While the threat posed by France and Spain remained, the British colonists were happy to be protected by the British army and navy. Similarly many colonial industries – sugar, tobacco, shipping and indigo, for example – were happy to be protected by laws shielding them from global competition, which could have snuffed them out before they had a chance to establish themselves. The Treaty of Paris, however, seemed
to remove the threat of European military intervention, and colonial industrialists and traders were growing strong enough to stand on their own two feet. The British empire was spreading around the globe and within it the North American colonies were starting to loom especially large. In 1775 London remained by far the largest English-speaking city in the world, but three cities were competing for the title of the empire's second city: Edinburgh, the ancient capital of Scotland; Dublin, whose commercial pre-eminence dated back to the Vikings; and Philadelphia, less than a century old.

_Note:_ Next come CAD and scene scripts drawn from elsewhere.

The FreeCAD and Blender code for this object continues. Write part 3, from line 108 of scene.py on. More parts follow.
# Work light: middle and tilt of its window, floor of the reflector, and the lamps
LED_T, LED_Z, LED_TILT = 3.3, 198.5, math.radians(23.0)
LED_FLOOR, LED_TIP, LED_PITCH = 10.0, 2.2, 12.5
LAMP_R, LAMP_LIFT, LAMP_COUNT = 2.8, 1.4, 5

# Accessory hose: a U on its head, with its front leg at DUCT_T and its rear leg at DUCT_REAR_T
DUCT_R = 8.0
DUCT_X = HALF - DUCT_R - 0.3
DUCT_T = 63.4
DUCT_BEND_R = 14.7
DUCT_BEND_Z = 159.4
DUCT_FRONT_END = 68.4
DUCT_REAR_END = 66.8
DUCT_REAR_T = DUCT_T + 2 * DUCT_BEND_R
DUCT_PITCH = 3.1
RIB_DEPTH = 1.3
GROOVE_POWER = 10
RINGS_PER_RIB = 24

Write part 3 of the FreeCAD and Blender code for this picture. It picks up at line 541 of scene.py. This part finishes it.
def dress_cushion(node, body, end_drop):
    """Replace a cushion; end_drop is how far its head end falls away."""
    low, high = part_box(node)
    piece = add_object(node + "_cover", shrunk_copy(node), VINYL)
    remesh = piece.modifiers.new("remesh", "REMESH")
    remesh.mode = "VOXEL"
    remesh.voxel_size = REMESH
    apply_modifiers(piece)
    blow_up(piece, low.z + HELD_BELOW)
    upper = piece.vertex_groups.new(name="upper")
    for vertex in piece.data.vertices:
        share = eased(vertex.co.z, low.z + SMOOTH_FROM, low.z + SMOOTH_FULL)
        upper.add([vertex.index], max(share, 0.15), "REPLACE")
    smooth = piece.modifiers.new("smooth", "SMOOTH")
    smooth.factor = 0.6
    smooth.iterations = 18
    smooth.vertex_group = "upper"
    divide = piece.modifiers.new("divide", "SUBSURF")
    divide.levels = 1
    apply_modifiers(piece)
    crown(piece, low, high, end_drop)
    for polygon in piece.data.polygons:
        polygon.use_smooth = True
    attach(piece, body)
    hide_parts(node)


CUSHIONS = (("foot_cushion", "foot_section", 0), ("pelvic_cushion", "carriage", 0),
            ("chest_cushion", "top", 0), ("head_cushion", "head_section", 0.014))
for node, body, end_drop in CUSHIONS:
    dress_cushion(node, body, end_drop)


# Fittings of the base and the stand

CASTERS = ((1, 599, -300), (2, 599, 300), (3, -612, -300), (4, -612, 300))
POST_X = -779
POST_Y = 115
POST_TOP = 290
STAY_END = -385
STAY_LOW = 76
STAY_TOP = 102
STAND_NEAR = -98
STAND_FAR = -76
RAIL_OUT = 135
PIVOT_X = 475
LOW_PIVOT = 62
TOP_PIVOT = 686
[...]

King and colonists started to survey the same landscape through different ends of the telescope. The crown tired of subsidising the colonies by providing free protection. Realising that the colonists were becoming rich enough to pay for their own defence, British taxpayers wanted them to do so. The colonists, realising that the only protection they now needed was from natives whom they could handle perfectly well themselves, saw no reason to pay for anything. The phrase ‘No taxation without representation' came to sum up a position that had originally been advanced in the 1730s to protest at the imposition by the king of a tax on the import into the mainland colonies of molasses from the French and Dutch West Indies. At that time the refrain had failed to resonate, partly because links were still strong between many of the mainland colonies and colonies like Jamaica and Barbados, which the Molasses Act was designed to protect, partly because the very real French threat muted all opposition to the crown and partly because the molasses tax was never very rigorously enforced. Forty years later the position had changed. In 1773 the parliament in London passed the Tea Act and the citizens of Boston reacted with fury, casting shiploads of tea into Boston harbour rather than paying the iniquitous import duties.

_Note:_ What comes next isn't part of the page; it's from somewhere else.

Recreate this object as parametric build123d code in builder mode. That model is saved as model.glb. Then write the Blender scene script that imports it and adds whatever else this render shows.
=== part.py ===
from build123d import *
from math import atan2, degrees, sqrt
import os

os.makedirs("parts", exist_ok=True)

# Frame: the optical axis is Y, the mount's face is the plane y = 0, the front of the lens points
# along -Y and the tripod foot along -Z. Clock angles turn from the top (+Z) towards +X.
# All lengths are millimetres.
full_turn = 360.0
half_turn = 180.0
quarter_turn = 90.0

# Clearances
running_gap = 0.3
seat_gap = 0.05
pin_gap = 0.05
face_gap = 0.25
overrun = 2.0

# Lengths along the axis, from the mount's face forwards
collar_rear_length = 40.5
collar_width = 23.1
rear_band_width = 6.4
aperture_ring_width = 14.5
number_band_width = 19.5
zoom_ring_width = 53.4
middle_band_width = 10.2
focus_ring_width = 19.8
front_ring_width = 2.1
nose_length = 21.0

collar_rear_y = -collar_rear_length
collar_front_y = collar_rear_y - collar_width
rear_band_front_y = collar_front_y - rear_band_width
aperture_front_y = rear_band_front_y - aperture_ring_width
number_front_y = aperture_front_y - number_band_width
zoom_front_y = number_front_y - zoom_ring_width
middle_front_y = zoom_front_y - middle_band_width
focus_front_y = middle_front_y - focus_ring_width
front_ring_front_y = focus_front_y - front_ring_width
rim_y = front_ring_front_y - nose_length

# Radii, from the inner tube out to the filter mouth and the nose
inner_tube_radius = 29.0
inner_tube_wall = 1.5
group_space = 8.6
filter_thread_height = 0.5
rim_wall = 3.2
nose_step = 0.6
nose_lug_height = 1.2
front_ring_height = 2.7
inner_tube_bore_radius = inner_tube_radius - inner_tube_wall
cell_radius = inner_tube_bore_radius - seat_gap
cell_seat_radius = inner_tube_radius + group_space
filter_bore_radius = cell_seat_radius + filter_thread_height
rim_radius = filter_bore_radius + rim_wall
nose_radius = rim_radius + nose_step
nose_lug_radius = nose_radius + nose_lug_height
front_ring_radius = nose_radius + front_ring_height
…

The Boston Tea Party is another of those foundation myths, like the story of the Pilgrim Fathers, known to everyone. It was the moment when the patience of the colonists snapped, a tax too far imposed on toiling Americans to pay for the whims of a foreign king. There is, however, a flaw in the conventional story: the Tea Act did not impose
a horrendous new tax on the American colonists; it reduced by three-quarters an existing tax.

The American Revolution is often pictured as downtrodden colonists throwing off the weight of an oppressive and suffocating regime. This is simply not the case. It is worth putting at length the conclusions of Harvard professor Niall Ferguson in Empire.
How Britain Made the Modern World:

There is good reason to think that, by the 1770s, New Englanders were about the wealthiest people in the world. Per capita income was at least equal to that in the United Kingdom and was more evenly distributed. The New Englanders had bigger farms, bigger families and better education than the Old Englanders back home. And, crucially, they paid far less tax. In 1763 the average Briton paid 26 shillings a year in taxes. The equivalent figure for a Massachusetts taxpayer was just one shilling. To say that being British subjects had been good for these people would be an understatement. And yet it was they, not the indentured labourers of Virginia or the slaves of Jamaica, who first threw off the yoke of Imperial authority.

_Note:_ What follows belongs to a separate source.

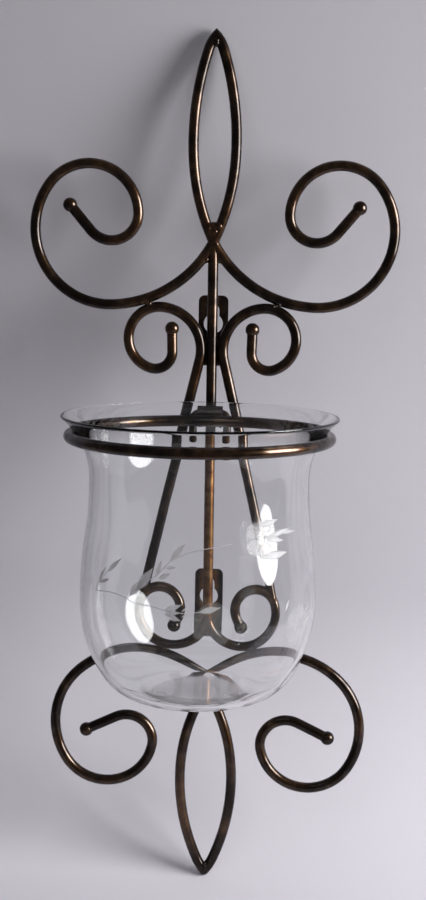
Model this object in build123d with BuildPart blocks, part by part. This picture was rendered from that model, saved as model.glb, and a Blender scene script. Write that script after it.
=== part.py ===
# Votive wall sconce: scroll rods welded into a flat frame that hangs on two keyhole straps,
# a rod ring that hooks on the front of the frame, and a flared glass bell that rests in the ring.
# Millimetres, with X to the right, Y towards the wall and Z up.
# The origin is on the wall, midway between the two keyholes.

import os
from math import acos, copysign, cos, degrees, radians, sin, sqrt, tan

from build123d import *

# Stock
rod_d = 7.0
rail_rod_d = 5.4
ball_d = 9.5
strap_t = 2.0
strap_w = 20.0
hook_w = 17.0

# Heights of the joints, and headings of the rods there in degrees from +X towards +Z
crown_z = 148.5
crown_dome_rise = 13.1
crown_dome_r = 2.2
curl_start = (0.6, -109.8)
centre_rod_foot_drop = 7.2
upper_scroll_heading = -62.0
top_leaf_heading = 64.6
curl_heading = -75.0
stem_heading = -76.6
lower_scroll_heading = 55.4
bottom_leaf_heading = -58.0

# Scrolls: both pairs are bent on the same three jigs after their lead
upper_lead_r = 80.0
lower_lead_r = 60.0
jig_radii = (50.0, 33.0, 18.0)
upper_scroll_turns = (60.0, 128.0, 142.0, 142.0)
lower_scroll_turns = (95.6, 81.9, 136.1, 127.3)
upper_scroll_tail = 18.6
lower_scroll_tail = 19.8

# Side stems, from the leg up through the loop to the ball
loop_radii = (28.5, 21.0, 11.5)
loop_turns = (98.8, 167.2, 108.8)
loop_tail = 12.2
stem_gap = 0.4

# Lower curls
curl_radii = (25.0, 15.0)
curl_turns = (177.0, 194.0)
curl_tail = 3.5

# Leaves
top_leaf_bends = ((146.0, 22.2), (193.0, 21.0), (24.0, 34.0))
bottom_leaf_bends = ((117.0, -25.7), (143.0, -30.0), (40.0, -16.0))

# Hanger straps
keyhole_spacing = 188.0
keyhole_r = 6.5
keyhole_slot_r = 4.0
keyhole_slot_rise = 9.0
strap_offset = 6.0
strap_above = 19.0
strap_below = 28.0
strap_foot = 11.0
strap_bend_r = 2.5
strap_corner_r = 4.0

# Rail that the ring hooks over
rail_z = 33.8
rail_half_width = 11.65
rail_leg = 27.8
rail_corner_r = 5.0

# Ring and its hook
ring_z = 30.0
ring_r = 79.3
running_gap = 0.3
hook_notch_gap = 0.7
hook_finger = 2.8

# Glass bell: the outside from the rim to the shoulder, then a flat foot
glass_wall = 2.8
glass_floor_t = 6.0
glass_foot_r = 18.5
glass_foot_edge_r = 12.0
waist_clearance = 12.2
rim_overhang = 5.2
flare_r = 50.0
upper_side_r = 232.0
lower_side_r = 260.0
belly_r = 86.0
shoulder_r = 31.5
side_turn = 8.7
belly_turn = 32.0
shoulder_turn = 47.0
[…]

The key questions become, then, why was New England the tinderbox and what lit the fire? The answers are best provided, perhaps, not in the faculties of history but by using a favourite tool of modern business schools: the case study. An example might read:

Your corporation has established a dominant global position in its markets with only one major competitor, which you have significantly outgrown by large-scale investment. You have funded this investment by issuing corporate debt and this is now causing cash flow problems. Your traditional markets have become saturated and are starting to come under attack from new entrants so that your production capacity exceeds demand and stock turn is deteriorating. You have a market study on a new territory that shows significant potential demand, weak local competition
(small scale and highly fragmented) and underdeveloped distribution channels. The market is highly protected, but you believe there is an opportunity to use your lobbying power to change government policy. What should you do?

This, in fact, would be a very poor case study because the answer, in business school parlance, is a ‘no brainer' – you lobby hard, move into the new market on as large a scale as possible, take over the distribution channels and seize a controlling market share before local firms can consolidate and fight back. The flaw in this answer is that it assumes that everyone plays by the same rules; in the real world, if the stakes are high enough, competition can get very dirty; in 1770s New England it got deadly. Local firms quite literally fought back, and the world was never the same again.

The London oligarchs who had set up the East India Company were having a hard time. They had outgrown their major rival, the Dutch East India Company, but by 1770 were facing the very real prospect of bankruptcy and were desperate to find markets for the tea grown on their Asian plantations. The North American colonies were an attractive market and the Tea Act made it more attractive. This Act was not about raising money for the British crown but about providing state aid to the world's largest multinational company. The East India Company decided to do what today's multinationals would regard as a commonplace – enter the market and use its enormous scale to destroy the local competition. By appointing its own agents in the American colonies and importing not only tea but a host of other essentials, the company planned to take control of the local economy.